The follower count measures the pool of users who can see your organic content and amplify local offers or promotions. It is not sufficient by itself: consider audience quality and engagement.


11. Average engagement rate

The engagement rate reveals how much your social content generates interactions relative to followers and signals their local relevance. Experiment with formats and CTAs to improve it.


For local businesses, engagement and followers matter more than vanity metrics: targeting interactions that drive bookings or visits changes the value of the investment.



Email and retention: KPIs not to overlook


12. Subscribers

The number of newsletter subscribers represents your direct audience for local offers and periodic promotions. Segment by area and behavior to increase conversion rates.


13. Open rate

The open rate indicates how relevant your emails are perceived: improve subject lines and segmentation to increase it. Note that some email clients can affect measurement.


Multi-channel KPIs essential for conversion


14. Conversion rate

Conversion rate = (conversions / total clicks) x 100; measures the effectiveness of landing pages and offers in turning traffic into action. Test landing pages and messaging with A/B tests to boost this value.

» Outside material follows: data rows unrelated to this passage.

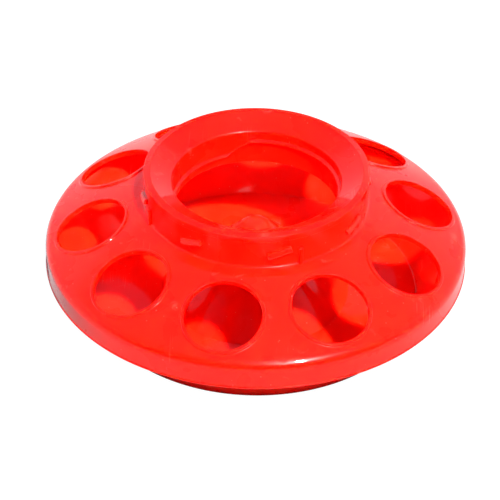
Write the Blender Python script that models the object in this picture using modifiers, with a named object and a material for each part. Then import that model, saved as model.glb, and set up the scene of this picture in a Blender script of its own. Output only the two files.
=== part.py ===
"""A screw-on jar feeder base in two mouldings: a domed cover with feed holes, and the pan below it.

Metres, +Z up. The origin is the centre of the pan's flat bottom. Both mouldings are turned about Z, and
the cover lifts off the pan straight along Z. A jar of feed screws neck-down into the collar.
"""

import math

import bmesh
import bpy
from mathutils import Matrix, Vector

MM = 0.001

# Both mouldings
WALL = 1.6 * MM
GAP = 0.4 * MM
TURN_STEPS = 72
FILLET_STEP = math.radians(32)
MERGE_DISTANCE = 0.01 * MM

# Cover: the skirt and the dome, which is part of a sphere centred on the axis below the pan
LIP_RADIUS = 91.5 * MM
LIP_HEIGHT = 0.6 * MM
LIP_DEPTH = 0.3 * MM
SKIRT_FOOT_Z = 20.5 * MM
DOME_RADIUS = 183.7 * MM
DOME_CENTRE_Z = -127.9 * MM
DOME_STEPS = 7
SHOULDER_FILLET = 5.3 * MM

# Cover: the collar and its funnel mouth
COLLAR_RADIUS = 47.9 * MM
COLLAR_FILLET = 1.5 * MM
RIM_BAND_DEPTH = 0.3 * MM
RIM_BAND_HEIGHT = 3.2 * MM
RIM_Z = 65.1 * MM
RIM_WIDTH = 2.8 * MM
RIM_FILLET = 1.2 * MM
THROAT_TOP_RADIUS = 36.0 * MM
THROAT_TOP_Z = 59.8 * MM
THROAT_FOOT_RADIUS = 35.4 * MM
THROAT_FOOT_Z = 44.5 * MM
THROAT_FILLET = 1.5 * MM

# Cover: the feed holes, square to the dome, each with a raised bead
HOLE_COUNT = 10
HOLE_RADIUS = 16.0 * MM
HOLE_RING_RADIUS = 71.2 * MM
FIRST_HOLE_ANGLE = math.radians(-100.4)
BEAD_WIDTH = 1.6 * MM
BEAD_HEIGHT = 0.45 * MM
BEAD_ROOT = 0.8 * MM
HOLE_CUTTER_REACH = 4 * WALL
HOLE_SIDES = 32

# Cover: one turn of right-hand jar thread inside the throat
THREAD_RADIUS = 35.5 * MM
THREAD_BEAD = 1.3 * MM
THREAD_PITCH = 5.08 * MM
THREAD_FOOT_Z = 49.1 * MM
THREAD_START_ANGLE = math.radians(114)
THREAD_SWEEP = math.radians(341)
THREAD_POINTS = 60

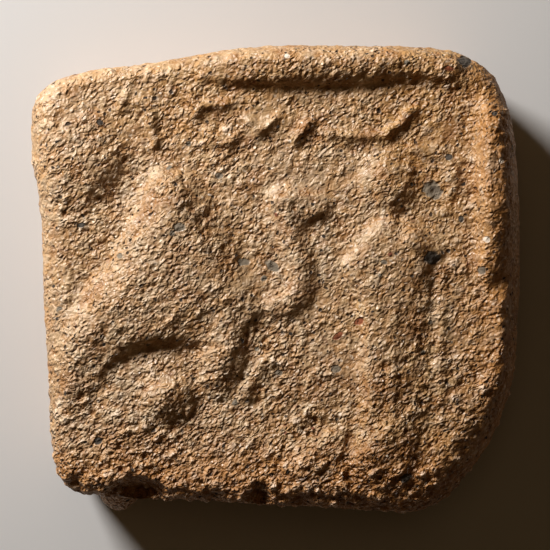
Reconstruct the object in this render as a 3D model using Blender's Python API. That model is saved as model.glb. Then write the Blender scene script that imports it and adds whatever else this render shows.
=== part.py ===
"""A small clay tablet pressed in a mould, lying on its back with its worn relief up.

A camel walks to the right, a figure in a long robe stands in front of it, and a raised
rim runs along the top and the right edge. It is one lump of fired clay, so it is one
solid. All sizes are in millimetres until the mesh is written. The middle of the tablet
is X 0, Y 0, the back lies on Z 0, and the top of the picture points to +Y.
"""

import math

import bmesh
import bpy
import numpy as np

MM = 0.001

# Levels above the surface that the tablet lies on
FIELD_LEVEL = 5.55
REST_INSET = 1.1

# The relief: how much its drawn heights are raised, how sharp its creases stay, and how
# finely it is drawn and how often it is rounded off before the mesh takes its heights
RELIEF_GAIN = 1.15
CREASE = 14.0
MAP_STEP = 0.1
WEAR_PASSES = 7

# Outline seen from above, counterclockwise from the right: a square shaped by hand,
# lower at the top left, with one large worn corner at the bottom right
OUTLINE = (
    (12.0, 0.5), (11.9, 3.9), (11.7, 6.8), (11.3, 8.7), (10.6, 10.1), (9.3, 11.0),
    (7.4, 11.4), (4.0, 11.5), (0.6, 11.5), (-1.8, 11.4), (-4.2, 11.0), (-6.6, 10.6),
    (-9.1, 10.3), (-10.8, 9.8), (-11.7, 9.1), (-12.0, 8.0), (-12.0, 6.0), (-11.7, 4.4),
    (-11.5, 2.0), (-11.4, -1.0), (-11.2, -4.4), (-11.1, -7.3), (-10.8, -9.2),
    (-10.2, -10.2), (-9.0, -10.5), (-6.6, -10.7), (-3.7, -10.8), (-0.8, -11.0),
    (2.1, -11.1), (4.8, -11.3), (6.6, -11.4), (8.2, -10.8), (9.6, -9.3), (10.8, -7.4),
    (11.6, -5.2), (11.9, -2.4),
)

# Worn edge at sixteen compass directions, counterclockwise from the right (+X):
# how far it reaches in from the outline, and how far it drops
EDGE_WIDTH = (1.5, 1.1, 1.1, 1.0, 0.8, 0.8, 0.9, 1.2, 1.2, 1.2, 1.1, 1.0, 1.1, 1.45, 2.1, 1.35)
EDGE_DROP = (2.2, 1.2, 1.2, 1.1, 0.9, 0.9, 1.0, 1.1, 1.0, 1.0, 1.0, 1.0, 0.9, 1.1, 1.7, 2.1)

# Lump of clay squeezed out low on the bottom edge: x, z, its radii and how far it stands out
LUMP_X = -7.8
LUMP_Z = 2.4
LUMP_RADII = (1.2, 1.5)
LUMP_REACH = 0.7

# Mesh density
FACE_CELLS_X = 57
FACE_CELLS_Y = 55
EDGE_RINGS = 3
SIDE_RINGS = 4
PATH_STEPS = 6

CLAY_COLOUR = (0.44, 0.27, 0.14, 1.0)
CLAY_ROUGHNESS = 0.9


# ---------------------------------------------------------------- drawing tools

def smooth_path(points, closed=False):
    """A Catmull-Rom curve through the points, as an array of closer points."""
    p = np.array(points, float)
    if closed:
        p = np.vstack([p[-1], p, p[0], p[1]])
    else:
        p = np.vstack([2 * p[0] - p[1], p, 2 * p[-1] - p[-2]])
    t = (np.arange(PATH_STEPS) / PATH_STEPS)[:, None]
    runs = [
        0.5 * (2 * b + (c - a) * t + (2 * a - 5 * b + 4 * c - d) * t**2
               + (3 * b - a - 3 * c + d) * t**3)
        for a, b, c, d in zip(p, p[1:], p[2:], p[3:])
    ]
    return np.vstack(runs + [p[-2:-1]])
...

15. Click-through rate (CTR)

CTR = (clicks / impressions) x 100; is useful to evaluate how much ads capture attention and interest. Optimize copy and creatives to improve CTR on search and social.


16. Customer lifetime value (CLV)

CLV = average transaction value x transactions per year x retention years; helps determine how much you can spend to acquire a customer while maintaining profits. Focus on retention and upsell to increase CLV.


17. Cost per acquisition (CPA)

CPA = total campaign spend / customers acquired; measures the cost to acquire a paying customer and should be compared with CLV. Reduce CPA by optimizing the funnel and targeting and using retargeting.


18. ROMI (Return on marketing investment)

ROMI = ((gross profit - marketing cost) / marketing cost) x 100; evaluates the real impact of marketing activities on profit. Use it for channel budget allocation decisions.


19. Leads

Measure MQL and SQL separately: knowing lead quality helps allocate resources to the most ready-to-buy leads. Integrate CRM to track the journey from lead to sale.


20. Cost per lead (CPL)

CPL = total marketing campaign cost / leads generated; is essential to understand how much it costs to fill the local prospect funnel. Reduce CPL by leveraging organic channels and targeted copy.


How to choose the right KPIs for your campaign

Choose 3–5 main KPIs that measure the campaign's specific objective and link them to business results like visits, bookings, or sales. For example, for a dinner promotion, focusing on bookings (conversion), CPA and ROAS is more useful than looking at impressions alone.


Tools and tracking: how to get reliable data

Combine Google Analytics 4, Meta Pixel and Conversion API to achieve cross-device tracking and reduce data loss due to privacy limits. Aggregate offline data (e.g., POS, phone bookings) in the CRM for a complete picture.


Implement the Conversion API alongside the Pixel to recover server-side conversions and improve attribution in environments with client-side tracking restrictions.



Quick KPI monitoring checklist

Define the objective, choose 3–5 main KPIs, set up tracking, create dashboards and review data weekly to adjust campaigns. Keep a sheet with targets and action points for each KPI.


Critical discussion: limits, conflicts, and alternative approaches

Monitoring KPIs is essential but does not resolve all ambiguities: for example, a high ROAS may hide a small or non-scalable customer base, while a low CPA could result from steep discounts that erode margins. Local activities also face specific challenges: given the high value of offline conversions (calls, visits) attribution becomes complex when systems rely only on clicks and pixels. To reduce these distortions it is necessary to integrate offline data (POS bookings, check-ins, promo codes) into the CRM and use them to back-attribute conversions to campaigns. Another issue is channel fragmentation: Meta, Google, TikTok, and YouTube have different bidding and measurement logics, so comparing metrics without normalization leads to erroneous conclusions. Operationally a practical solution is to create dashboards that show KPIs normalized to objective (e.g., cost per booking), pairing performance metrics (CPA, CTR) with value metrics (CLV, net revenue). There are also alternative approaches: hybrid-event optimization (combining micro-conversions like leads and macro-conversions like sales) or the use of incremental testing and holdout groups to measure the real incremental impact of campaigns. These methods require more resources but provide a more robust view of advertising impact in local contexts.


Practical implementation: a 5-step plan

  1. Define the campaign's main objective (e.g., 50 bookings per month).

  2. Choose 3 KPIs (e.g., target CPA, minimum ROAS, landing conversion rate).

  3. Set up server-side and client-side tracking (GA4, Pixel, CAPI) and integrate the CRM.

  4. Allocate budget and create dashboards that show KPI vs weekly targets.

  5. Review results, scale winning campaigns and test creative and audiences in A/B.


Recommended resources and tools

  • Google Analytics 4 for events and cross-device funnels.

  • Meta Pixel and Conversion API for reliable data on Facebook/Instagram activity.

  • Rank-tracking and visibility tools to monitor local keywords and AI visibility.

  • CRM (HubSpot, Salesforce) to unify online and offline data and calculate real CLV.


Ready to truly measure results

Choosing the right KPIs for local business marketing means turning data into actionable decisions that increase bookings, calls, and in-store visits. Start with a few key indicators, integrate offline data, and review regularly to improve ROI and campaign performance.